= DIRECTIONS FOR THIS TASK =
Print every entry exactly as written.

= RECORDS SHOWN =
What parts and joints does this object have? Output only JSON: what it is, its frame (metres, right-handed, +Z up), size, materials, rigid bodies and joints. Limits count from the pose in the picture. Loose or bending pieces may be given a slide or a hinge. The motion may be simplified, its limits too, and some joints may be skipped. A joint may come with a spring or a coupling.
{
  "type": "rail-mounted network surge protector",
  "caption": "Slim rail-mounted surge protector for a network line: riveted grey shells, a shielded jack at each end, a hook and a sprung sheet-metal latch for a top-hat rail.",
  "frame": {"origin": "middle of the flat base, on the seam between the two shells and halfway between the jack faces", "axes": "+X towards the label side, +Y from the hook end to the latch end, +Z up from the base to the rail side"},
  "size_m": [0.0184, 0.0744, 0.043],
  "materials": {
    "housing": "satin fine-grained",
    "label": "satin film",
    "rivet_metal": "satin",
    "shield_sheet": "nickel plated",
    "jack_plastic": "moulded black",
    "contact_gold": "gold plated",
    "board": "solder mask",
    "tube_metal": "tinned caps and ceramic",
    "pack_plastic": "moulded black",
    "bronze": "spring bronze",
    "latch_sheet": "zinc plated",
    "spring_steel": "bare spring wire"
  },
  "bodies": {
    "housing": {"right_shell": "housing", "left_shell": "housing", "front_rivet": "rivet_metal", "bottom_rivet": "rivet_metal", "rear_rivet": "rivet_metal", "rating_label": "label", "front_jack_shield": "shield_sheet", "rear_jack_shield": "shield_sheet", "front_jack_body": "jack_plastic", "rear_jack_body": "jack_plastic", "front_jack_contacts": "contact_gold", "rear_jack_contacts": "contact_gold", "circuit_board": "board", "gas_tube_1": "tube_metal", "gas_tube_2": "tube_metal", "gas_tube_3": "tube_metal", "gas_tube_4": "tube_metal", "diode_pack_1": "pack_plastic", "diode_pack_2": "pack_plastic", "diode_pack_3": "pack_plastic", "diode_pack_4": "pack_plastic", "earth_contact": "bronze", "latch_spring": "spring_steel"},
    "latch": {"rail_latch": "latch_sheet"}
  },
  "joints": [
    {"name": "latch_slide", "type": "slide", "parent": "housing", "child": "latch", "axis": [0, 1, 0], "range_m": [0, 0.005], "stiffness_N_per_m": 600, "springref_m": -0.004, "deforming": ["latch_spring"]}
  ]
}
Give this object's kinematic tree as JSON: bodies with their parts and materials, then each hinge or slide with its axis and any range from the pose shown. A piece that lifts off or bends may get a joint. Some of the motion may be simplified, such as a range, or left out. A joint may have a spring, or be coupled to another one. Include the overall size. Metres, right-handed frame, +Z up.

= THE REPLY =
What parts and joints does this object have? Output only JSON: what it is, its frame (metres, right-handed, +Z up), size, materials, rigid bodies and joints. Limits count from the pose in the picture. Loose or bending pieces may be given a slide or a hinge. The motion may be simplified, its limits too, and some joints may be skipped. A joint may come with a spring or a coupling.
{
  "type": "rail-mounted network surge protector",
  "caption": "Slim rail-mounted surge protector for a network line: riveted grey shells, a shielded jack at each end, a hook and a sprung sheet-metal latch for a top-hat rail.",
  "frame": {"origin": "middle of the flat base, on the seam between the two shells and halfway between the jack faces", "axes": "+X towards the label side, +Y from the hook end to the latch end, +Z up from the base to the rail side"},
  "size_m": [0.0184, 0.0744, 0.043],
  "materials": {
    "housing": "satin fine-grained",
    "label": "satin film",
    "rivet_metal": "satin",
    "shield_sheet": "nickel plated",
    "jack_plastic": "moulded black",
    "contact_gold": "gold plated",
    "board": "solder mask",
    "tube_metal": "tinned caps and ceramic",
    "pack_plastic": "moulded black",
    "bronze": "spring bronze",
    "latch_sheet": "zinc plated",
    "spring_steel": "bare spring wire"
  },
  "bodies": {
    "housing": {"right_shell": "housing", "left_shell": "housing", "front_rivet": "rivet_metal", "bottom_rivet": "rivet_metal", "rear_rivet": "rivet_metal", "rating_label": "label", "front_jack_shield": "shield_sheet", "rear_jack_shield": "shield_sheet", "front_jack_body": "jack_plastic", "rear_jack_body": "jack_plastic", "front_jack_contacts": "contact_gold", "rear_jack_contacts": "contact_gold", "circuit_board": "board", "gas_tube_1": "tube_metal", "gas_tube_2": "tube_metal", "gas_tube_3": "tube_metal", "gas_tube_4": "tube_metal", "diode_pack_1": "pack_plastic", "diode_pack_2": "pack_plastic", "diode_pack_3": "pack_plastic", "diode_pack_4": "pack_plastic", "earth_contact": "bronze", "latch_spring": "spring_steel"},
    "latch": {"rail_latch": "latch_sheet"}
  },
  "joints": [
    {"name": "latch_slide", "type": "slide", "parent": "housing", "child": "latch", "axis": [0, 1, 0], "range_m": [0, 0.005], "stiffness_N_per_m": 600, "springref_m": -0.004, "deforming": ["latch_spring"]}
  ]
}
Give this object's kinematic tree as JSON: bodies with their parts and materials, then each hinge or slide with its axis and any range from the pose shown. A piece that lifts off or bends may get a joint. Some of the motion may be simplified, such as a range, or left out. A joint may have a spring, or be coupled to another one. Include the overall size. Metres, right-handed frame, +Z up.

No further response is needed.